Question #5: Choice of e-Commerce platform?
Needless to say, choosing wisely is a must here, since the e-Com platform you choose will be where you eventually do business most of the time.
Dropship entrepreneurs that don’t spend enough hours on researching will often end up with really bad choices for e commerce platforms.
SOLUTION: Go With the Flow.
Many experts suggest launching with cloud based SAAS (software as a service) solutions like Magento Go, Shopify, BigCommerce. The big names are more likely to have big ecosystems, to make it easier to add on features, such as Inventory Source and eComm Hub, just to name a few.
If you have a great add on tool, you are much more likely to build APIs (Application Programming Interfaces) to the main shopping cart platforms as well.
Question #6: What should I do with profit margins being so low?
We have already covered the causes of this in the above article.
Basically, unlike a regular wholesaler that would sell you their merchandise in bulk, a dropship supplier sells you a single unit every time you place an order.
Because they generally sell a single unit, they have to go through a lot more trouble with each order, and to justify that, their prices are higher than a regular wholesaler’s would be.
They may also charge a separate fee called a “dropship fee” for labor, packaging, and logistics.
For those online store owners, this burns a hole in their pockets – the average margin that they are left with is usually between 15-20%. After you subtract all expenses like shipping and fees, things start looking really bleak.
Luckily, there are a few ways to get around this problem, each with their own advantages.
The most obvious solution is to increase your profit margin by increasing your prices!
If you made $20/order on a particular product, which you felt was a little less, you can just increase your price by $10 and start making $27 (after fees) per order.
This advice might seem counter-intuitive, since commonly lowest price wins, but that’s just not the case here.
Take reputable computer hardware stores for instance.

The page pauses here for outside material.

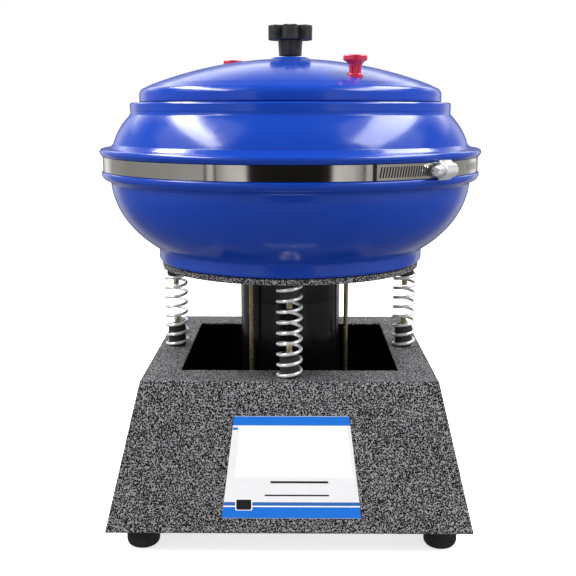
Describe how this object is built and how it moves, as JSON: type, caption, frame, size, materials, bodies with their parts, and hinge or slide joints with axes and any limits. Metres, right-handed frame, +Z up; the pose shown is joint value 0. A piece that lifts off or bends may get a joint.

Even when they (supposedly) have terrible margins, some of their best selling products like graphic cards or CPUs cost at least $5-10 more than at any of their competitors – yet they still manage to move product.
Obviously, you don’t want to increase prices TOO much, but a little bit here and there might actually increase the customer’s perceived value of the product. Lowest prices are not always the best thing.
A guy on eBay is selling a new Macbook Pro for $600 – would you buy it? Or would such a low price trigger an alert, that perhaps this Macbook was snatched off the back of a truck? Think about that for a second and make up your mind.
2.Compensate with Volume
Solution number two to the problem of low margins is to compensate for the low margins by selling a higher volume of goods.
If you have a margin of, say, 15% on a $100 item (meaning you make $15 per sale), it may not be worth your while to operate an entire store and just get 30-40 orders a month.
However, if you can turn 30-40 orders a month into 300-400 orders, then you are talking business, and the low margins offset themselves with the higher volume.
It’s a lot and lot of math, but as with things these days, business is nothing but math!
3.Talk to Your Supplier
Finally, you can negotiate a better deal with your supplier to get a deeper discount on their goods.
Usually you can extract anywhere between 5-10% more margin – this makes a world of difference on your bottom line, especially if you sell pricey items.
The only issue here is that in order for a supplier to take your request seriously, you should have given them a decent amount of business already.
Whatever you do, it is naive to think that if you buy 1 bottle of dish soap on drop ship (returnable) you will pay the same unit price as if you buy a pallet of that dish soap for your own inventory (non returnable). The volume of your purchases affect your cost.
Since you will be competing in the marketplace with e-tailers who stock inventory and buy on deal, you need to focus on products with good dropship margins and promote those items where you have good dropship margins to work with.